For many medical applications, such as dermatological applications, a laser is not required to have the highest possible beam quality and accordingly is not required to operate in a single fundamental mode. For these applications, efficiency, stability and compactness are important characteristics of a laser. Multimode operation of a laser typically provides higher efficiency than single-mode operation.
One laser preferred for dermatological applications is a flashlamp-pumped solid-state laser having a resonator including an Er:YAG gain medium. Such a laser is typically arranged to provide laser-radiation having a wavelength of 2.94 micrometers (.mu.m).
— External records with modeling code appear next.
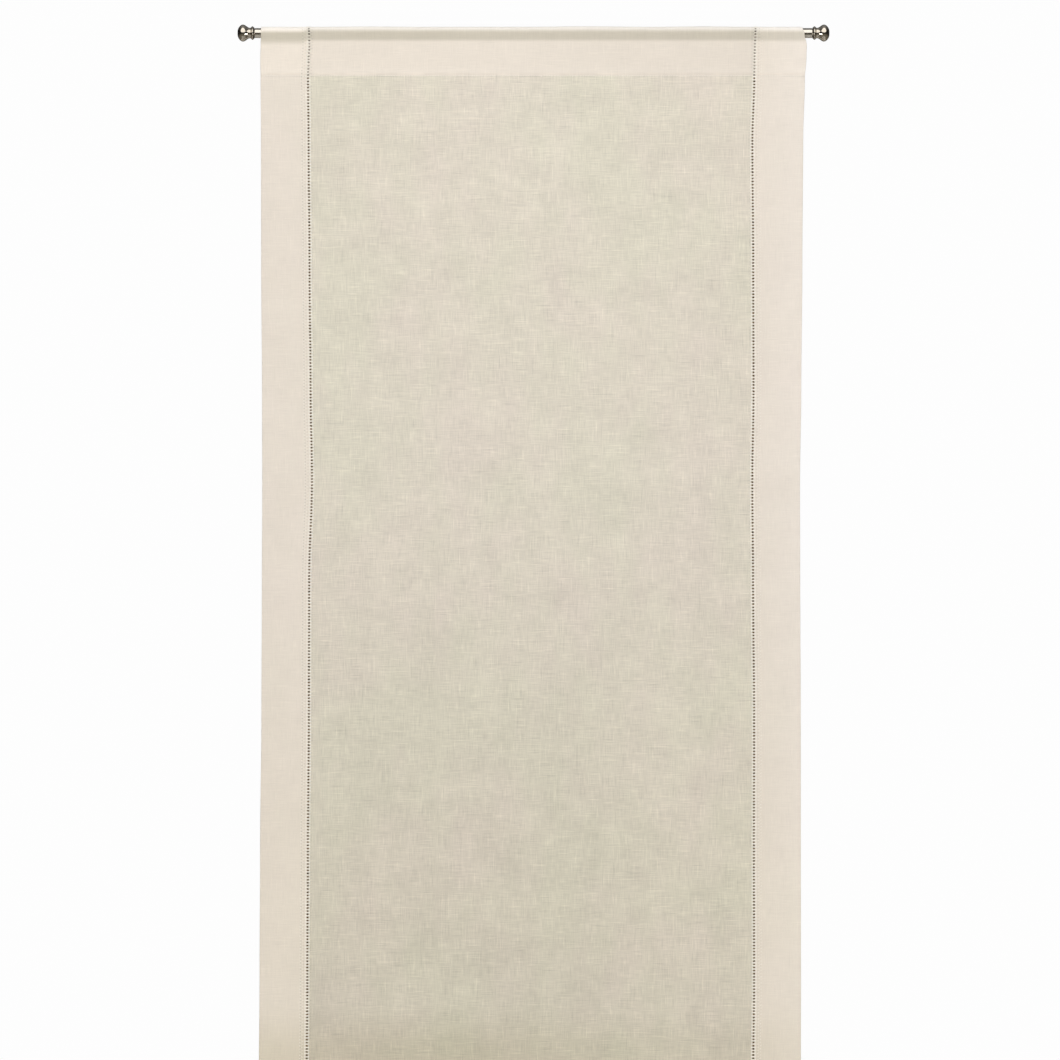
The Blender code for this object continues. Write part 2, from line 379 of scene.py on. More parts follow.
def band_columns(edge, line, inwards):
    """Columns of a side band from its folded edge to its openwork: (x at a height, fullness)."""
    columns = []
    for reach, full in FOLDED_EDGE:
        columns.append((lambda b, r=reach: edge_at(edge, b) + inwards * r, full))
    last = FOLDED_EDGE[-1][0]
    for share in np.linspace(0.0, 1.0, BAND_COLUMNS)[1:]:
        columns.append(
            (
                lambda b, k=share: (edge_at(edge, b) + inwards * last) * (1.0 - k)
                + (edge_at(line, b) - inwards * OPENWORK_HALF) * k,
                1.0,
            )
        )
    return columns if inwards > 0 else columns[::-1]


def panel_columns():
    """Columns of the single panel between the two rows of openwork."""
    columns = []
    for share in np.linspace(0.0, 1.0, PANEL_COLUMNS):
        columns.append(
            (
                lambda b, k=share: (edge_at("left_line", b) + OPENWORK_HALF) * (1.0 - k)
                + (edge_at("right_line", b) - OPENWORK_HALF) * k,
                1.0,
            )
        )
    return columns


def cloth_u(x, below):
    """Metres across the cloth from the left hemstitch line, steady along both lines."""
    left = edge_at("left_line", below)
    right = edge_at("right_line", below)
    inside = (x - left) / (right - left) * LINE_TO_LINE
    return np.where(x < left, x - left, np.where(x > right, LINE_TO_LINE + x - right, inside))


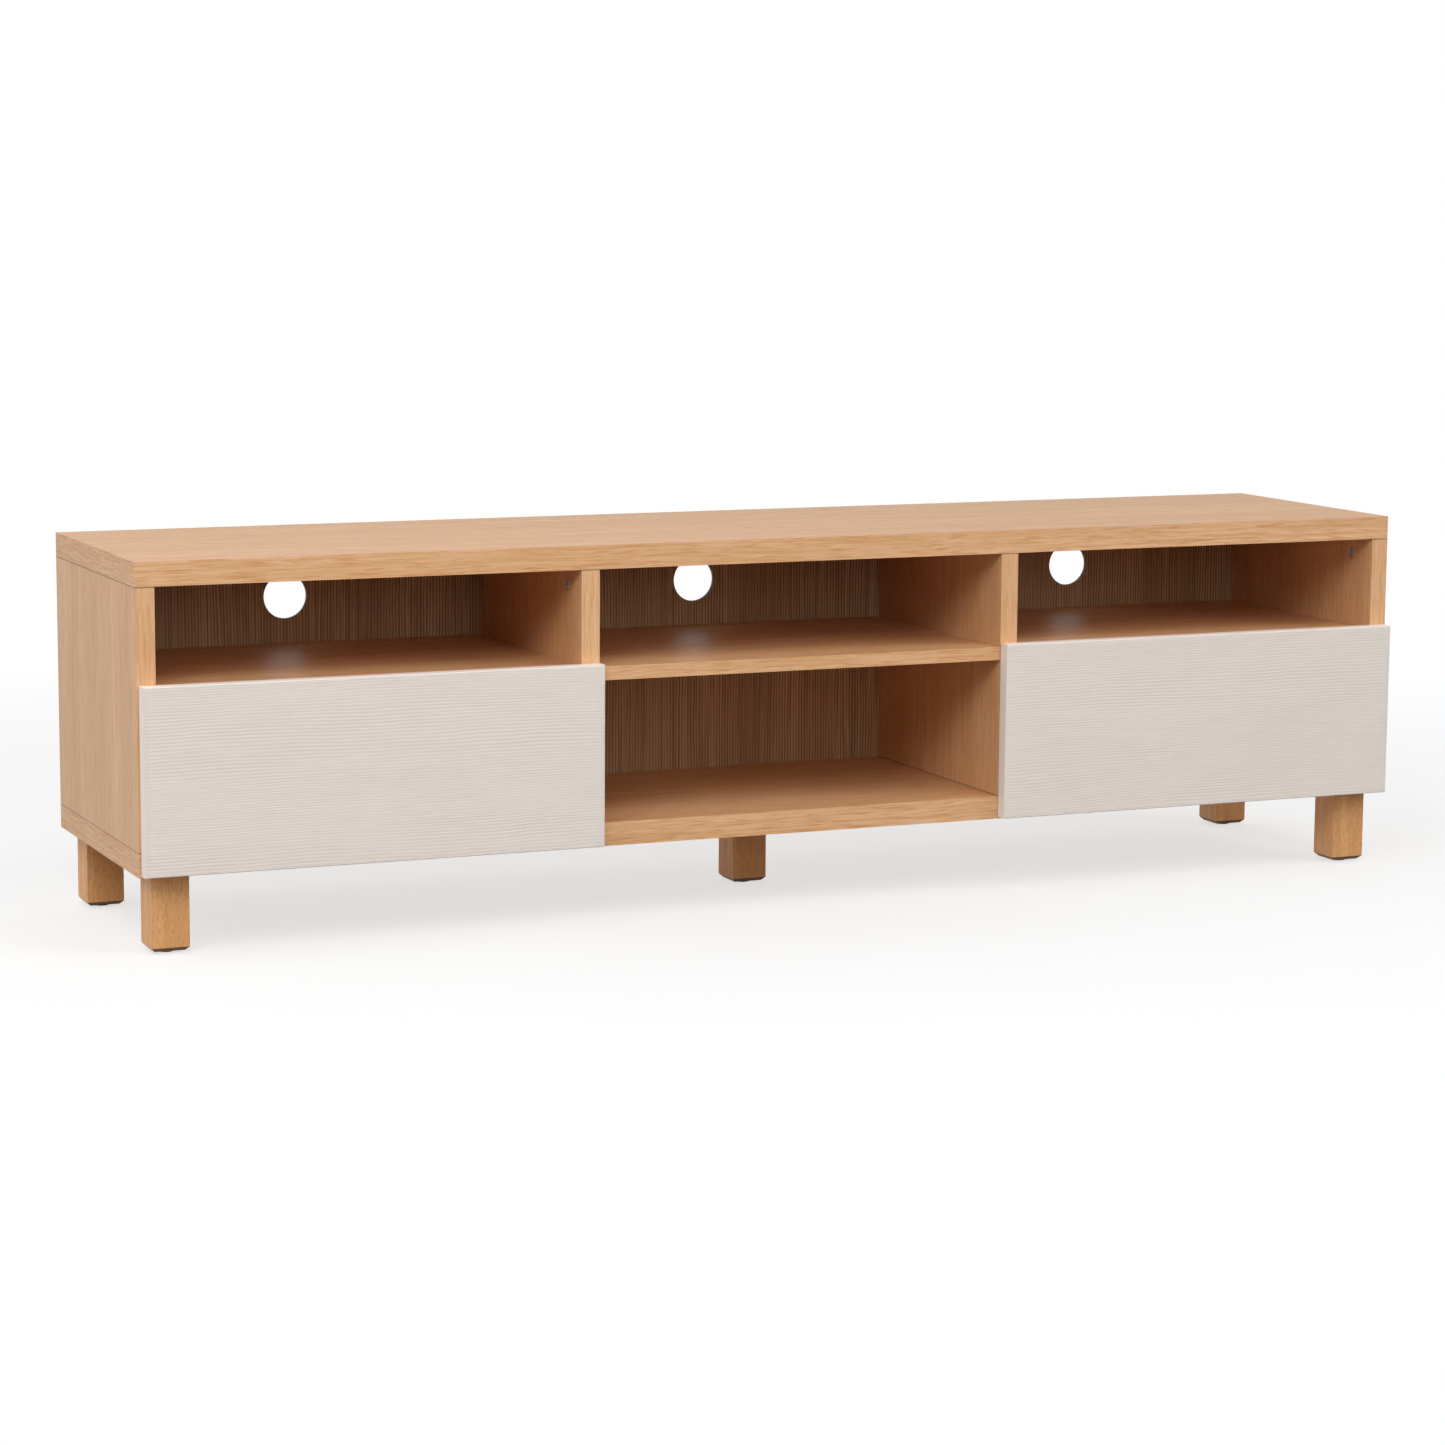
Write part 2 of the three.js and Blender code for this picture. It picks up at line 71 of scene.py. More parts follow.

A preferred design of such a laser includes a symmetrical resonator formed between two plane (flat) mirrors. This can be defined as a flat-flat resonator. One of the mirrors is a maximally-reflecting mirror. The other mirror is a partially-transmitting mirror serving as an output-coupling mirror.
The gain medium is in the form of a rod of circular cross-section and is symmetrically disposed between the mirrors. The ends of the rod have a concave radius of curvature. The radius of curvature is the same at both ends of the rod. The concave radius of the rod ends serves to partially offset a positive thermal-lensing effect in the rod, the thermal-lensing effect resulting from absorption of pump-light. This resonator arrangement produces a multimode laser-beam having the same width on each end of the resonator mirrors. That portion of thermal-lensing which is not offset by the concave ends of the rod provides that the resonator operates as a stable resonator. An advantage of this type of resonator is that the laser beam optimally "fills" the gain-medium rod permitting optimum extraction of energy from the rod.
Medical lasers are usually operated over a wide range of power levels. Consequently, the thermally-induced positive dioptric power of the gain-medium varies. An advantage of the flat-flat resonator is that the resonator remains in a stable regime for a wide range of thermally-induced dioptric powers.
A characteristic of this type of resonator, however, is that as the thermally-induced dioptric-power increases, the width at the resonator mirrors of a laser-beam circulating in the resonator decreases. This increases the possibility of laser-damage to the resonator mirrors. In particular, it has been observed that the maximally-reflecting mirror is more susceptible to laser-damage than the output-coupling mirror. Accordingly, there is a need for a laser-resonator design which has the multimode operating characteristics and gain-medium energy extracting characteristics of the symmetrical flat-flat resonator but which is not limited in output-power by the laser-damage resistance characteristics of the maximally reflecting mirror.